10 PROPERTY AND RISK
(1) The Supplier retains the title in any Goods, materials or results of Services until the Buyer has made full and cleared payment.
(2) The risk in any Goods, materials or results of Services will pass from the Supplier to the Buyer when they leave the Supplier's premises or
when they are delivered to the Buyer if the Supplier is delivering them to the Buyer.
(3) Both the Supplier and the Buyer must hold current, valid, applicable and adequate insurance in respect of any Goods, materials or results of
Services which are within their care.
11 CANCELLATIONS AND TERMINATION
(1) If the Goods or Services do not comply with the Proposal or are faulty, then the Buyer should notify the Supplier in writing within three days of
such non-compliance or fault. The Supplier will, at their sole discretion, then:-
(a) for Goods – provide the Buyer with replacement Goods, or where a replacement is not available, with a refund.
(b) for Services – rectify the problem or provide the Buyer with a refund.
However, if the Buyer has not paid in full for the Goods and/or Services or the Buyer has not complied with their obligations, then the Supplier is
under no obligation to rectify any defect in respect of this Clause.
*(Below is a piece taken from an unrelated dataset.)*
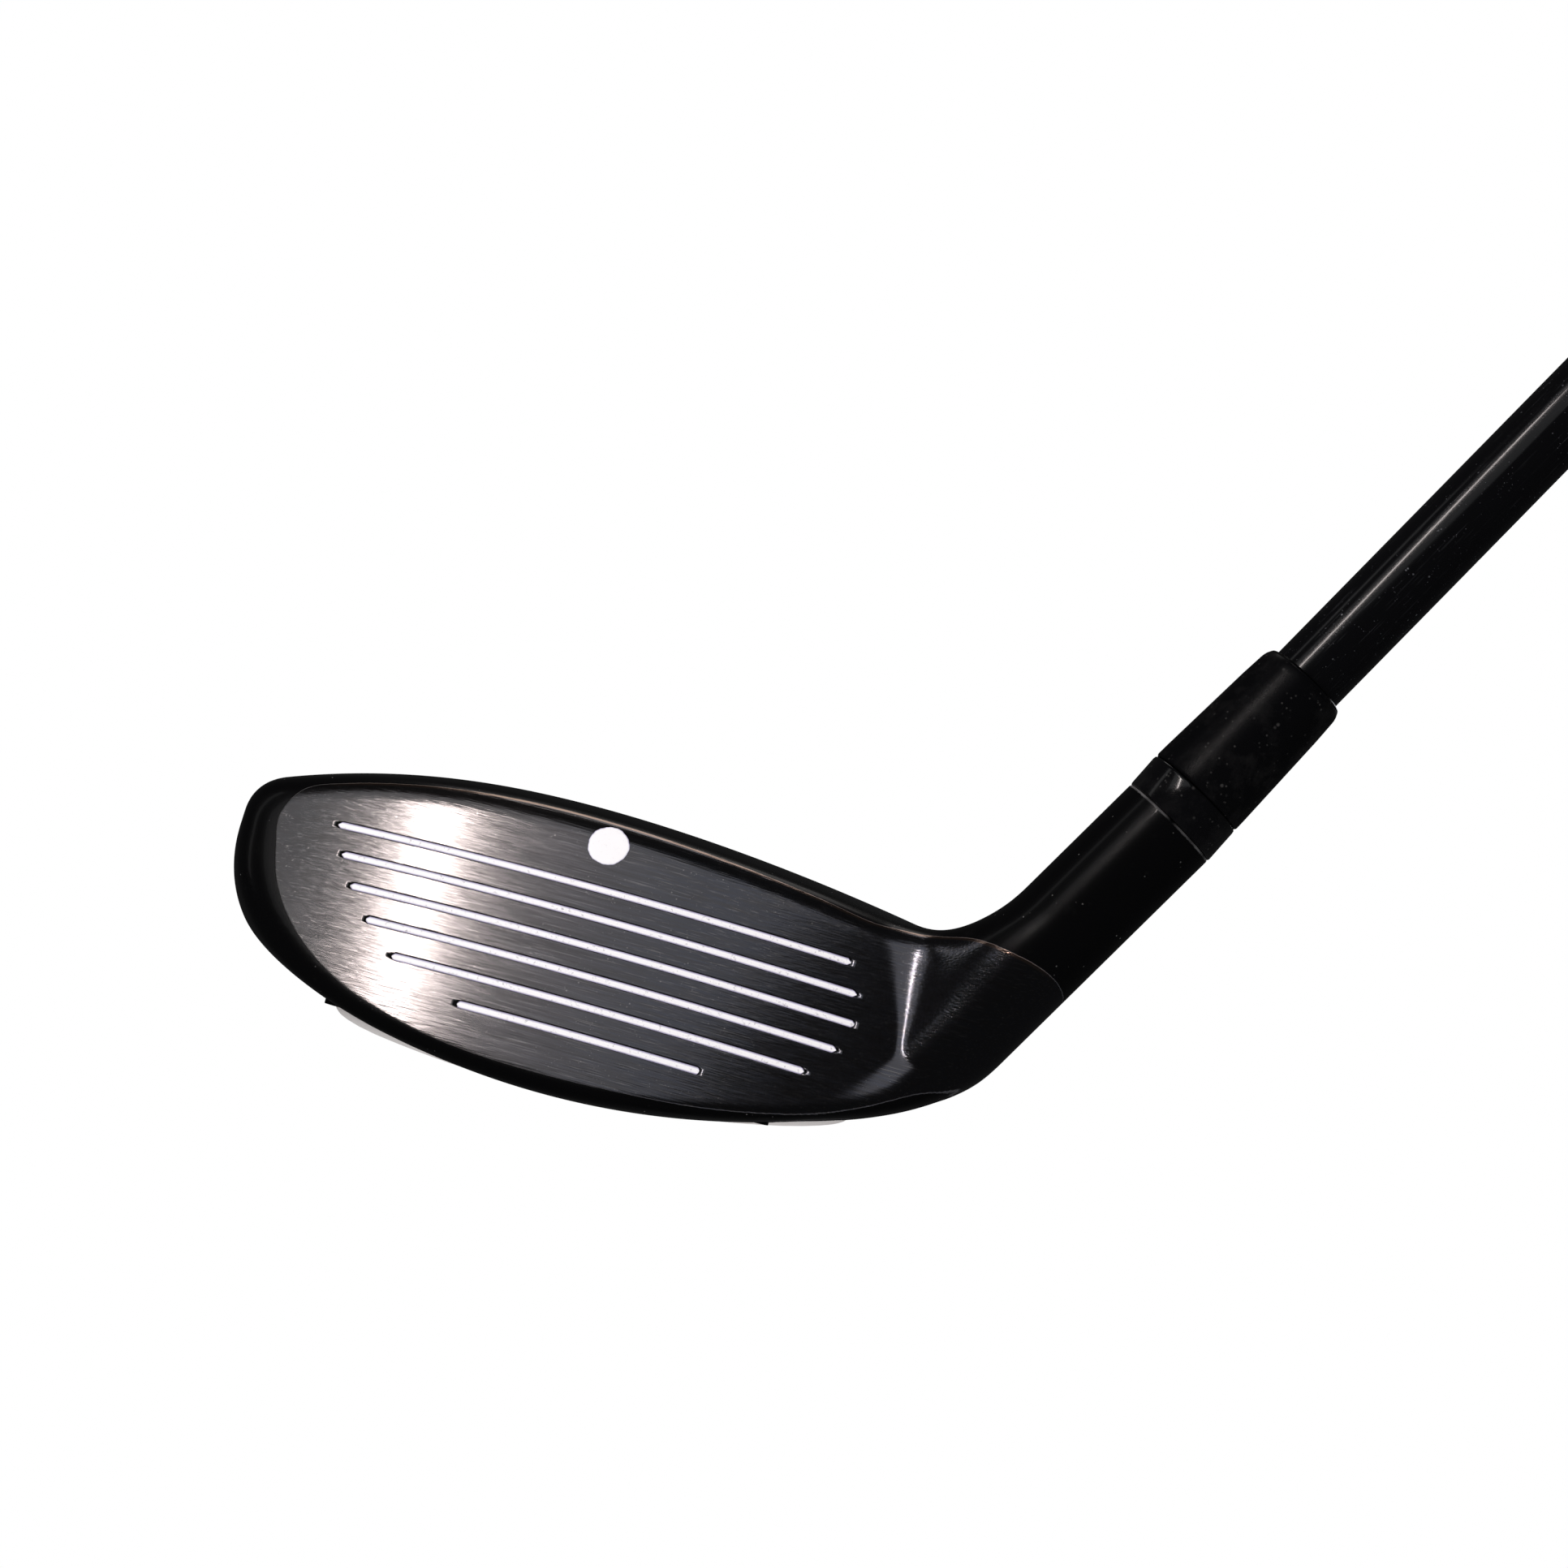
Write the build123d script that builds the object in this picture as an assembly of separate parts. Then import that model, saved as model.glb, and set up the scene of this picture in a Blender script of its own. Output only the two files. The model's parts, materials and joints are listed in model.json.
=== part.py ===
from build123d import *
import os
from math import sin, cos, tan, radians, sqrt

# Adjustable hybrid golf club, right-handed, millimetres.
# +X runs from toe to heel, -Y is the target side the face looks to, +Z is up.
# The origin is the lowest point of the sole, where the club rests at address.

# ---- overall sizes ---------------------------------------------------------
CLUB_LENGTH = 1016.0       # ground to butt, measured along the shaft
SHAFT_LIE = 60.5           # angle of the shaft to the ground
HOSEL_LIE = 59.5           # angle of the hosel bore, the sleeve makes up the difference
LOFT = 22.5                # tilt of the face at the alignment dot
FACE_BULGE = 310.0         # radius of the face, heel to toe and crown to sole
SOLE_RADIUS = 100.0        # camber of the sole
TOP_HEIGHT = 35.75         # highest point of the top line
TOE_X = -46.8              # toe end of the head outline
HEEL_X = 46.5              # heel end of the head outline
HEAD_BACK = 45.3           # rear end of the head outline
DRAWN_HEEL = 46.5          # ends of the outline as its points are drawn
DRAWN_TOE = -46.8
DRAWN_BACK = 45.3

# ---- shaft line ------------------------------------------------------------
AXIS_Y = -1.0              # the shaft stands this far toward the target
CROSS_X = 58.14            # where the shaft axis and the hosel axis cross
CROSS_Z = 40.9
CROSS_S = 47.0             # distance of the crossing from the ground along the shaft
CROSS_T = 47.47            # the same along the hosel

# ---- shaft tip, hosel and sleeve: each fit follows from the shaft tip ------
TIP_D = 9.4
RUNNING_GAP = 0.05         # radial clearance of the pieces that move
SLEEVE_WALL = 0.8
HOSEL_WALL = 0.9
SLEEVE_OD = TIP_D + 2 * SLEEVE_WALL
HOSEL_BORE = SLEEVE_OD + 2 * RUNNING_GAP
HOSEL_OD = HOSEL_BORE + 2 * HOSEL_WALL
COLLAR_OD = HOSEL_OD + 0.1
COLLAR_TOP = 64.1          # top of the collar, along the shaft
FERRULE_TOP = 83.0
FERRULE_FOOT_D = HOSEL_OD + 0.05
FERRULE_TOP_D = TIP_D + 2.1

# distances along the hosel from the ground
HOSEL_MOUTH = 59.8
HOSEL_FOOT = 10.5
SEAT_UNDER = 24.6          # underside of the web the screw pulls against
SEAT_TOP = 28.4
SLEEVE_END = 28.9
SPLINE_TOP = 33.0
SPLINE_CORE = SLEEVE_OD - 2.4
SPLINE_LUGS = 4
# flare: distance along the hosel, shift to the toe, shift back, thinner in depth, short of the heel side
FLARE_STEPS = [(17, 8.0, 3.6, 2.2, 5.6), (23, 6.0, 2.4, 0.3, 0.6), (30, 3.5, 0.6, 0.02, 0.02)]
FLARE_STEPS += [(38, 1.1, 0.02, 0.01, 0.01), (46, 0.02, 0, 0, 0)]
LUG_WIDTH = 2.2

# ---- hosel screw: head, hole and recess follow from the thread -------------
SCREW_D = 5.0
SCREW_HEAD_D = 1.68 * SCREW_D
SCREW_HEAD_H = 3.6
SCREW_TOP = 38.2
SCREW_HOLE_END = 39.1
SCREW_DRIVE = 0.76 * SCREW_D
RECESS_D = SCREW_HEAD_D + 1.0
WASHER_T = 0.8
RETAINER_T = 0.9

# ---- shaft and grip, distances along the shaft from the ground -------------
SHAFT_TIP = 41.3
PARALLEL_TIP = 240.0       # the parallel tip section ends here
BUTT_D = 15.2
TIP_WALL = 2.1
BUTT_WALL = 0.9
CAP_FLANGE = 4.0
CAP_PLUG = 10.0
PLUG_HOLE_D = 8.0          # hollow of the plug under the vent hole
SHAFT_BUTT = CLUB_LENGTH - CAP_FLANGE
BUTT_PARALLEL = SHAFT_BUTT - 32.0
TIP_PIN_L = 20.0
GRIP_LENGTH = 264.0
GRIP_MOUTH = SHAFT_BUTT - GRIP_LENGTH
GRIP_MOUTH_D = 18.4
GRIP_BUTT_D = 26.4
GROOVE_COUNT = 22
GROOVE_STEP = 8.0
GROOVE_DEPTH = 0.5
TAPE_T = 0.2
VENT_D = 3.0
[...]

(2) In view of the nature of the Goods and Services provided, if the Supplier accepts an electronic order is accepted, then the Buyer waives any
cancellation or refund rights under the Consumer Protection (Distance Selling) Regulations 2000, particularly Regulation 13, unless agreed
otherwise in writing.
(3) If one party commits a material breach of the agreement and either
(a) the breach is not capable of being remedied, or,
(b) where it is capable of being remedied, the breach has not been remedied within 30 days of written notice of the breach by the party who has
not committed the breach,
then the party who has not committed the breach may terminate the agreement forthwith by written notice to the other party.
(4) Other than as provided for in this Clause, either party may terminate the agreement (as regards some or all of the Services) at any time for any
reason, by giving to the other 30 days' written notice. Any payment which is due for Goods and Services supplied up to the date of termination
remains payable. Any payment already made for Goods and Services supplied up to the date of termination is non-refundable.
(5) The agreement will automatically terminate if either party, as applicable, passes a resolution for winding up (other than for the purpose of solvent
amalgamation or reconstruction), or a court of competent jurisdiction makes an order to that effect, ceases to carry on its business or substantially
the whole of its business or is declared insolvent, or convenes a meeting of or makes or proposes to make any arrangement or composition with its
creditors; or a liquidator, receiver, administrative receiver, manager, trustee or similar officer is appointed over any of its assets.
12 LIMITATION OF LIABILITY
(1) Nothing in these Terms and Conditions shall exclude or limit the Supplier's liability for death or personal injury resulting from the negligence
of the Supplier or their employees or agents.
(2) The Supplier shall never be liable for any indirect, incidental or consequential loss or damage, including any economic loss or loss of profit
or business whatsoever suffered by the Buyer or any third party howsoever caused, including as a result of any negligence, breach of contract,
misrepresentation or otherwise.
(3) Time limits provided are estimates only and time shall not be of the essence and the Supplier shall incur no liability to the Buyer in respect of
any failure to complete the Services by any agreed completion date.
(4) Other than those implied by law where the Buyer is dealing as a Consumer, in the event of the Supplier breaching any of these Terms and
Conditions, the Buyer's remedies are limited to damages which in no circumstance whatsoever will exceed the price of the Goods and/or Services.
13 INDEMNITY
The Buyer will indemnify the Supplier against all claims, costs and expenses which the Supplier may incur and which arise, directly or indirectly,
from the Buyer's breach of any of its obligations under this Agreement, including any claims brought against the Supplier alleging that any Goods
and/or Services manufactured/designed according to the Buyer's specification and provided by the Supplier in accordance with the Proposal
infringes any rights whatsoever of any third party.
14 WAIVER
Nothing in these Terms and Conditions and no express or implied waiver by the Supplier in enforcing any of its rights under any contract shall
prejudice its rights to do so in the future.
15 FORCE MAJEURE
The Supplier shall not be liable for any delay or failure to perform any of its obligations if the delay or failure results from events or circumstances
outside its reasonable control, including but not limited to, acts of God, accidents, war, fire, strikes, lock outs, failure of any communications
including telecommunications or computer systems, breakdown of plant or machinery or shortage or unavailability of raw materials from a natural
source of supply, and the Supplier shall be entitled to a reasonable extension of its obligations.
16 NOTICES
(1) Any Notices for either party must be sent by e-mail or to the address which appears on the Proposal.
(2) Unless the contrary is proved, Notices sent by e-mail will be deemed to be received on the day it was sent.
(3) Notices being served by post must be served using Royal Mail Special Delivery or other guarantee services and will be deemed to have been
received on the date that Royal Mail obtains a record of receipt from or on behalf of the addressee.
17 INVALIDITY AND SEVERANCE
Each clause or any part at all of the agreement is to be regarded as independent of the others. This means that should any clause or any part at
all of the terms and this agreement be found to be unenforceable or invalid, it will be severed and will not affect the enforceability or validity of
the rest of this Agreement.
18 GOVERNING LAW AND JURISDICTION
These Terms and Conditions and agreement shall be interpreted, construed and enforced in accordance with English law and shall be subject to
the exclusive jurisdiction of the English Courts.